Here is a May 2011 post of someone who discovered that: https://www.halloweenforum.com/threads/interesting-fact-abou...

And here is someone who recorded audio samples (no idea of the year): https://www.instructables.com/How-to-Listen-to-Light/

Edit: and here is maybe the video you were remembering: a video from June 2011 of someone hooking a speaker to listen to the flickering led: https://youtu.be/753-lkao8l0?si=-WqRRuBH644oKTXG But they don't realize this may be an audio chip as the tune isn't really nice or recognizable.

Thanks! From your second link, there is this text that dates it to mid-2008:

Update 20 Nov, 2009: This additional step was added on 20 Nov, 2009, about a 1+1/2 years after the bulk of this instructable was published.
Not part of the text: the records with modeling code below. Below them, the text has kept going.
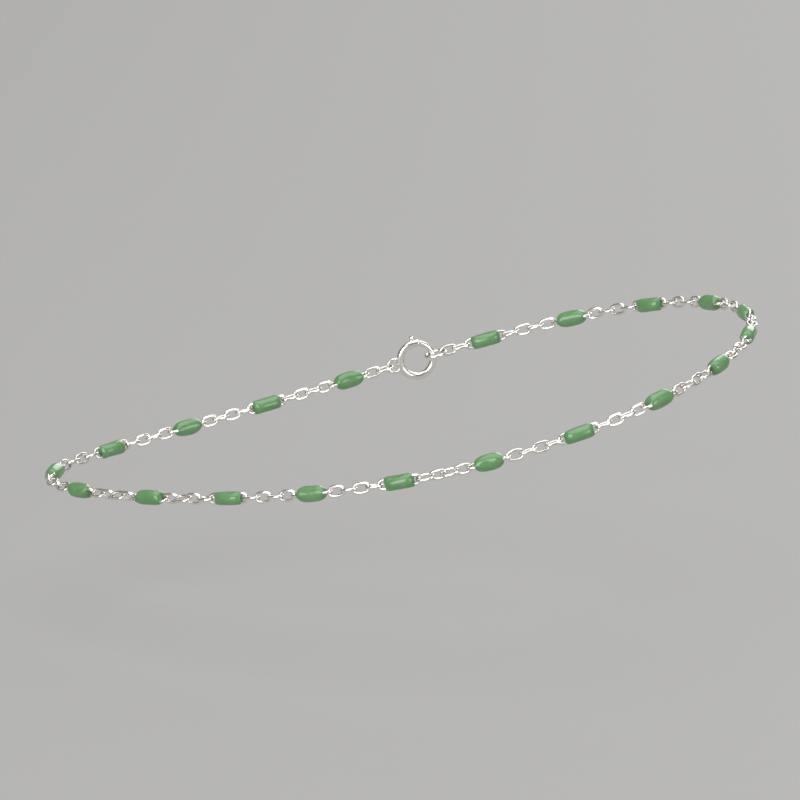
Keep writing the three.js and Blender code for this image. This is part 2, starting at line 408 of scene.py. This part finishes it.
def wire_loop(reach, half_width, wire_diameter, grid, seam, seam_turn=FULL_TURN / 4, solder_turn=0):
    """A closed wire in the XY plane round the oval path, as a grid of points and attributes.

    Its section is a circle in the plane of the outward normal and Z. The radius swells by the
    share seam within solder_turn of seam_turn, past which the swelling fades as a bell curve, and
    it wavers a little, as a sine that runs twice round the loop. wire_lie is the place on the wire
    as if it were straight, and the mask of tarnish and painted shade is 1 on the inner side of
    the ends.
    """
    stations, sides = grid
    turn, path, normal = oval_path(reach, half_width, stations)
    radius = wire_diameter / 2
    from_solder = np.clip(np.abs(turn - seam_turn) - solder_turn, 0, None) * half_width
    solder = seam * np.exp(-((from_solder / (SOLDER_FADE * radius)) ** 2))
    waver = WIRE_WAVER * np.sin(2 * turn + 1)
    section = (radius * (1 + solder + waver))[:, None]
    around = np.linspace(0, FULL_TURN, sides, endpoint=False)
    out, up = section * np.cos(around), section * np.sin(around)
    points = np.stack(
        (path[:, :1] + normal[:, :1] * out, path[:, 1:] + normal[:, 1:] * out, up), axis=-1
    )
    distance = turn[:, None] * (reach + half_width) / 2 + 0 * out
    # Painted shade, with some tarnish, darkest on the inner side of the link's ends
    inner = np.clip(-np.cos(around), 0, 1)
    ends = TARNISH_AND_SHADE_ON_SIDES + (1 - TARNISH_AND_SHADE_ON_SIDES) * np.abs(np.cos(turn))[:, None] ** 3
    return points, {"wire_lie": np.stack((distance, out, up), axis=-1), "tarnish_and_shade_mask": inner * ends}


def turn_about(axis, angle):
    """A turn about X, Y or Z, numbered 0 to 2, for points that are rows."""
    first, second = (axis + 1) % 3, (axis + 2) % 3
    turn = np.eye(3)
    turn[first, first] = turn[second, second] = math.cos(angle)
    turn[first, second] = math.sin(angle)
    turn[second, first] = -math.sin(angle)
    return turn


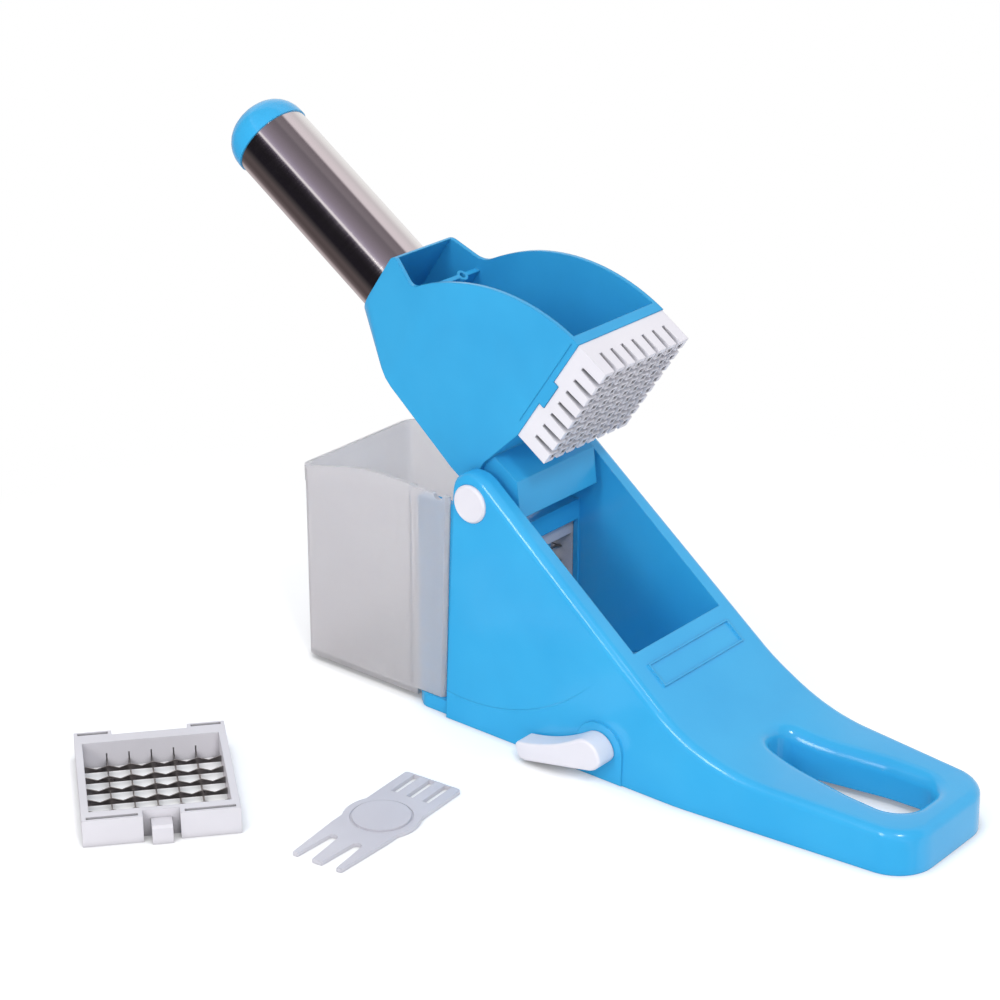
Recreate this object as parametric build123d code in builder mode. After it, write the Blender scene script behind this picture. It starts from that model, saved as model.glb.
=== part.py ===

Yeah I think I saw that too, bigclive maybe?
Likely to have been him, but you have a sibling comment that shows others also discovered this fact, before him.
Another common and low code method of getting random lights from your overused and under-resourced micro was to simply output a segment of ROM code to the IO ports the LEDs were on, often used this trick for twinkling XMAS lights or front panel lights for the custom controllers we made in the 1080's
Iirc, at least one design used a counter + ROM table with brightness values. And ROM table of bigger size (1k+ entries or so?) than one might expect. All this because a pseudo-random generator wouldn't produce nice enough effect. And b) counter + ROM asic still cheaper to manufacture in volume than a uC (probably not true anymore?).

But I'd be interested what OTP tech uC from the article uses. Mask programmed? Fuse-based? Flash? (and if so: erasable?). Something else?